My though on current design is that I don’t see anything wrong in doing beautiful. I get worried that the ugly stick is being waved about a bit vigorously in some parts of the world. I think we risk heading toward this. In some Japanese designs there is almost a random line and shape pasted onto the car. This cuts up the car into pieces. I think if you look at a beautiful design, like the Jaguar E-Type, there is flow that goes all the way through from front to back — undisturbed. There may be details drawn into that shape, but they’re not disturbing it. What we will be doing at Lotus [which is also control by Geely] is maintaining that idea that it can be a thing of beauty.  

Many Chinese automakers during their early years were prone to copying. One of the things youhave done at Geely and Lynk & Co is create a defining look. How did you get your bosses to truly believe in the ability of a Chinese brand do this?  

There are a couple of reasons why it was like that. One of them is that copying, which we almost see as a crime in the West, is considered an honor in the East. The feeling is that if somebody copied my design, I should be honored. That is a completely different perspective. On the other hand, I think there was a lack of self confidence and a feeling that a brand needed to quickly catch up with the West. What I found at Geely is the idea that if the boss showed me the latest BMW on his iPhone and said, “That is what I want,” I would say, “That’s theirs. We can do something ourselves.” Now there has been a huge gain confidence in the Chinese automotive business that wasn’t there 10 years ago. What helped us was the strong sales of cars we designed from scratch.  

What’s next for you? You are 71 years old. How long do you want to continue to doing this?

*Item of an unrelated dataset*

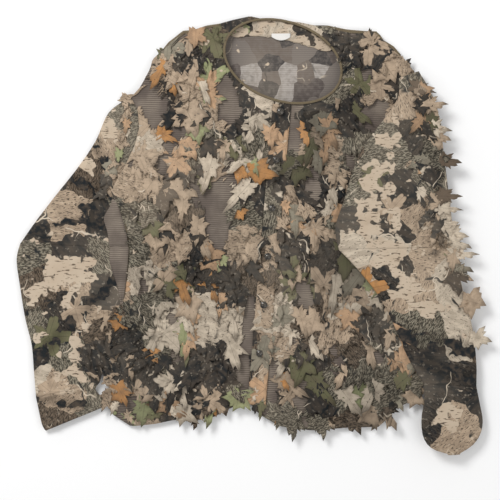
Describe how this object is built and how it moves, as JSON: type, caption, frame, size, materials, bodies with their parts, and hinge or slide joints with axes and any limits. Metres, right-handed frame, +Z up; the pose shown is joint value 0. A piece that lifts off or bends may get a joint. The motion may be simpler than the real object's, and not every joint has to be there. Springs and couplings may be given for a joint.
{
  "type": "leaf-cut camouflage jacket",
  "caption": "Front-opening leaf-cut camouflage jacket over mesh, laid flat with its press studs done up and one sleeve across the front.",
  "frame": {"origin": "on the table, under the middle of the laid-out jacket's bounding box", "axes": "+Z up from the table, +Y towards the neck, +X towards the wearer's left sleeve"},
  "size_m": [0.8416, 0.7574, 0.038],
  "materials": {
    "leaf_cloth": "matte printed polyester, cut into leaves",
    "print_cloth": "matte printed polyester",
    "netting": "matte ribbed mesh",
    "binding": "matte folded tape",
    "facing": "matte, wrong side of the print",
    "satin": "satin",
    "elastic": "matte woven elastic",
    "black_metal": "gloss"
  },
  "bodies": {
    "root": {"back_leaf_layer": "leaf_cloth", "back_mesh_panel": "netting", "left_side_mesh": "netting", "left_side_leaves": "leaf_cloth", "right_side_mesh": "netting", "right_side_leaves": "leaf_cloth", "left_side_seam": "print_cloth", "right_side_seam": "print_cloth", "left_shoulder_seam": "print_cloth", "right_shoulder_seam": "print_cloth", "back_neck_binding": "binding", "back_neck_facing": "facing", "neck_label": "satin"},
    "left_front": {"left_front_mesh": "netting", "left_front_leaves": "leaf_cloth", "top_placket": "print_cloth", "left_neck_binding": "binding", "stud_cap_1": "black_metal", "stud_cap_2": "black_metal", "stud_cap_3": "black_metal", "stud_cap_4": "black_metal", "stud_cap_5": "black_metal", "stud_cap_6": "black_metal", "stud_socket_1": "black_metal", "stud_socket_2": "black_metal", "stud_socket_3": "black_metal", "stud_socket_4": "black_metal", "stud_socket_5": "black_metal", "stud_socket_6": "black_metal"},
    "right_front": {"right_front_mesh": "netting", "right_front_leaves": "leaf_cloth", "under_placket": "print_cloth", "right_neck_binding": "binding", "stud_post_1": "black_metal", "stud_post_2": "black_metal", "stud_post_3": "black_metal", "stud_post_4": "black_metal", "stud_post_5": "black_metal", "stud_post_6": "black_metal"},
    "right_upper_sleeve": {"right_upper_sleeve_back": "netting", "right_upper_sleeve_front": "print_cloth", "right_upper_sleeve_leaves": "leaf_cloth"},
    "right_forearm": {"right_forearm_back": "netting", "right_forearm_front": "print_cloth", "right_forearm_leaves": "leaf_cloth", "right_cuff": "print_cloth", "right_cuff_elastic": "elastic"},
    "left_upper_sleeve": {"left_upper_sleeve_back": "netting", "left_upper_sleeve_front": "print_cloth", "left_upper_sleeve_leaves": "leaf_cloth"},
    "left_forearm": {"left_forearm_back": "netting", "left_forearm_front": "print_cloth", "left_forearm_leaves": "leaf_cloth", "left_cuff": "print_cloth", "left_cuff_elastic": "elastic"}
  },
  "joints": [
    {"name": "left_front_fold", "type": "hinge", "parent": "root", "child": "left_front", "pos_m": [0.12947, 0.00174, 0.0215], "axis": [0.0847, 0.9964, 0], "range_deg": [0, 100]},
    {"name": "right_front_fold", "type": "hinge", "parent": "root", "child": "right_front", "pos_m": [-0.08053, 0.00174, 0.0215], "axis": [-0.0847, -0.9964, 0], "range_deg": [0, 60]},
    {"name": "right_shoulder_swing", "type": "hinge", "parent": "root", "child": "right_upper_sleeve", "pos_m": [-0.268, 0.12374, 0.00735], "axis": [0, 0, -1], "range_deg": [0, 60]},
    {"name": "left_shoulder_swing", "type": "hinge", "parent": "root", "child": "left_upper_sleeve", "pos_m": [0.26, 0.15174, 0.02775], "axis": [0, 0, 1], "range_deg": [0, 70]},
    {"name": "right_elbow_fold", "type": "hinge", "parent": "right_upper_sleeve", "child": "right_forearm", "pos_m": [-0.338, -0.01026, 0.0182], "axis": [-0.9856, 0.1692, 0], "range_deg": [0, 150]},
    {"name": "left_elbow_fold", "type": "hinge", "parent": "left_upper_sleeve", "child": "left_forearm", "pos_m": [0.257, -0.01226, 0.0386], "axis": [-0.995, -0.0998, 0], "range_deg": [0, 150]}
  ],
  "couplings": [
    {"joint": "right_front_fold", "follows": "left_front_fold", "ratio": 0.6}
  ]
}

I will gradually wind down from the position I have at the moment and take a more advisory, Although, I must say the Lotus projects that were started, I am going to find it hard to let them go. They are so exciting. This is the very fun part of all our brand. I’m not saying that the others are not fun, but you can imagine that having the chance to design a new Lotus is something I would like to stay with a little while longer.